Installation view at the Norton Museum of Art. PHOTO © NIGEL YOUNG / FOSTER + PARTNERS.

The museum’s permanent collection includes more than 7,600 works in five curatorial departments: American, Chinese, Contemporary, European, and Photography.

There are approximately a thousand American paintings, sculptures, and works on paper, concentrating on the early twentieth century. Among those collected by the Nortons are paintings by George Bellows, Edward Hopper, Georgia O’Keeffe, and Charles Sheeler as well as sculptures by Gaston Lachaise, William Zorach, and Paul Manship—whose Diana and Actaeon was purchased to adorn the facade of the original building. After Norton’s death in 1953, paintings by Stuart Davis, Jackson Pollock, and others have added to the range of American artists represented.

The Norton Museum of Art gardens, looking east. PHOTO © NIGEL YOUNG / FOSTER + PARTNERS.

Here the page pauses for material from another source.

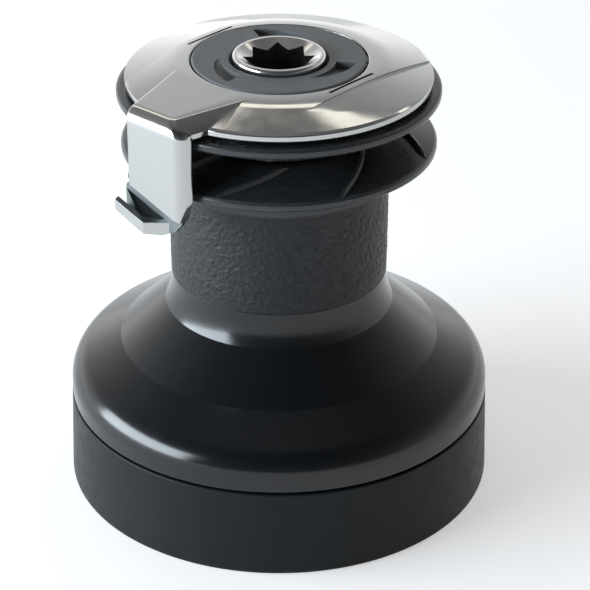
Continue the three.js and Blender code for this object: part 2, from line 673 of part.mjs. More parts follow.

European and American masters are represented in a photography collection of more than 4,500 works that spans the history of the medium, among them Alexander Rodchenko, Laszlo Moholy-Nagy, Bernd and Hilla Becher, and contemporary artists such as Thomas Demand and Candida Hofer.

Some of the inaugural presentations highlight artwork owned by South Florida collectors, camera-less photography, portrait photography, watercolors, and a group of Chinese Lantern Festival paintings.  For visitors to South Florida, the renovated Norton seems destined to be a must-see.